There are many good books on rest. And if you’re able, I’d encourage you to search out some of them. But there are times that you really don’t have any extra moments for reading aside from the Word, and if that’s you, there’s no pressure here. Just embrace God, and let him embrace you. Start with one small passage and read it over and over (for days and weeks if necessary) until it’s penetrated so far into your heart that it’s changing you.

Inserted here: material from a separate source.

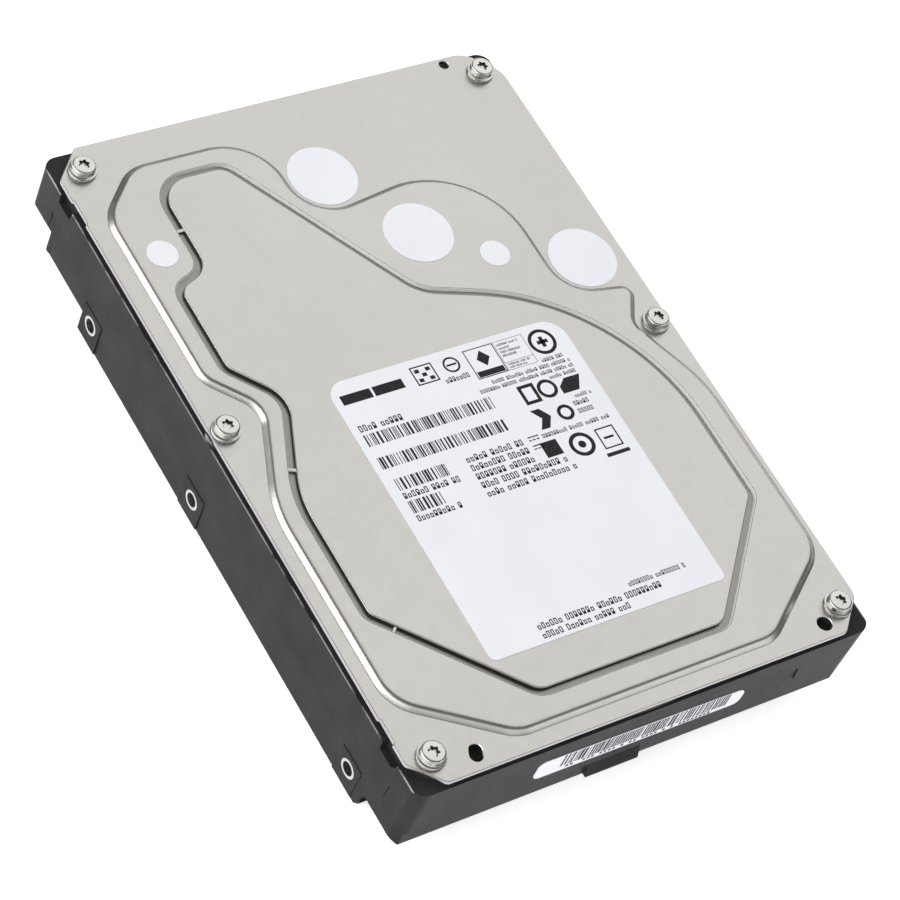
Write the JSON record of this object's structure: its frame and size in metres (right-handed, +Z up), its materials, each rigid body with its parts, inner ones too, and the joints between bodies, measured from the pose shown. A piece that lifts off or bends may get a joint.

[Place Your Life Before God ] So here’s what I want you to do, God helping you: Take your everyday, ordinary life—your sleeping, eating, going-to-work, and walking-around life—and place it before God as an offering. Embracing what God does for you is the best thing you can do for him. Don’t become so well-adjusted to your culture that you fit into it without even thinking. Instead, fix your attention on God. You’ll be changed from the inside out. Readily recognize what he wants from you, and quickly respond to it. Unlike the culture around you, always dragging you down to its level of immaturity, God brings the best out of you, develops well-formed maturity in you.

Romans 12:1-2 The Message

I totally understand that this looks different at different stages of your life. Most of the time, it looks a little different every day. Rest with a baby or toddler looks different than rest with teenagers. Rest when you’re working full time looks differently than rest for a stay at home mom, or a work at home mom. Not one of these places or seasons of life offers us an automatic place for rest. It is space that we must make though—it recharges our soul, it invigorates our mind, and resuscitates a faltering heart. He invites us to come, to lay our burdens before him and receive his rest.

So what are you waiting for? Rest. Yes, right now. At the very least, close your eyes, breathe him in, and breathe the weight out. Start with a simple prayer, “God I am weary. All this stuff is wearing me down. Show me how to find you, to find joy, and find myself. I know that you are with me. I need you right here, right now.”